Główna >>

RSS
Nie idźmy na tę wojnę! To nie nasza wojna!

 

Głosowanie elektroniczne wraca jak bumerang...

2008-01-21   kategorie: praca społeczeństwo

Co jakis czas różni niedouczeni w kwestiach technicznych dziennikarze reanimują trupa pod nazwą elektroniczne głosowanie w wyborach. Ostatnio pomysł ten pojawił się w komentarzu Dominika Uhliga w "Gazecie Wyborczej" z 18.01.2008, dotyczącego faktu, iż 2 miliony osób nie miały możliwości głosowania w ostatnich wyborach. Wprawdzie głosowanie elektroniczne zostało wspomniane tylko mimochodem, jako jedna z hipotetycznych możliwości, ale to bardzo źle, że w ogóle takie pomysły komuś w głowie się pojawiają. Ile razy jeszcze organizacje typu Internet Society Poland czy Polska Izba Informatyki i Telekomunikacji będą musiały zwracać uwagę na fakt, że elektroniczne głosowanie przy obecnym stanie technologii jest niemożliwe do przeprowadzenia zgodnie z polskim prawem, zanim dotrze to na dobre do mediów?

Rozbrajającym wręcz nonsensem w rozumowaniu autora notatki jest następujący passus: "Albo głosowanie elektroniczne. Skoro niedługo będzie można wysyłać do urzędu skarbowego swój PIT, to dlaczego przy zastosowaniu odpowiednich zabezpieczeń nie wysyłać do PKW swego głosu?

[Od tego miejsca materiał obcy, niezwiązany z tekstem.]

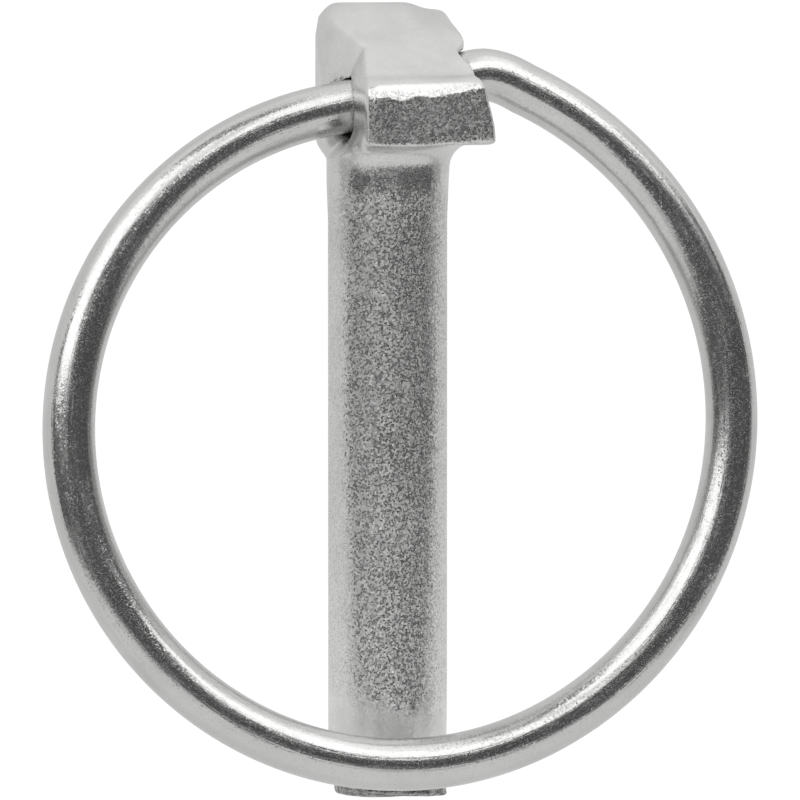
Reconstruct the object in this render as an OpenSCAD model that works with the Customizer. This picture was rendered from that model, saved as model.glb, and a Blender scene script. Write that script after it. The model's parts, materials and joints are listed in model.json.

Nawet jeśli ryzyko fałszerstw jest tu większe - warto to rozważyć." Naprawdę nie trzeba znać się zbytnio na informatyce, nowych technologiach itp. aby dostrzec różnicę między elektronicznym wysyłaniem PIT-a do urzędu skarbowego a elektronicznym głosowaniem. Urząd skarbowy musi mieć możliwość jednoznacznego zidentyfikowania osoby, której PIT otrzymał. Dlatego PIT zawiera nasze dane osobowe i podpis (zwykły, na papierowym dokumencie, bądź elektroniczny). Tymczasem zgodnie z polskim prawem wybory mają być tajne! Karta do głosowania, którą wrzucamy do urny w lokalu wyborczym, nie powinna zawierać żadnych danych pozwalających zidentyfikować, kto jak głosował. Tymczasem w głosowaniu elektronicznym taka jednoznaczna identyfikacja wyborcy jest podstawowym i niezbędnym warunkiem zapewnienia wiarygodności całej procedury - trzeba wszak sprawdzić, czy dana osoba jest uprawniona do głosowania, i czy przypadkiem już nie głosowała! To są właśnie te "odpowiednie zabezpieczenia", o których mowa w tekście. A zatem głosowanie elektroniczne po prostu nie może być tajne. Czy entuzjaści takowego głosowania naprawdę chcą sprzedać jedną z istotnych zdobyczy demokracji - tajność wyborów - w zamian za naiwnie pojmowaną "nowoczesność"?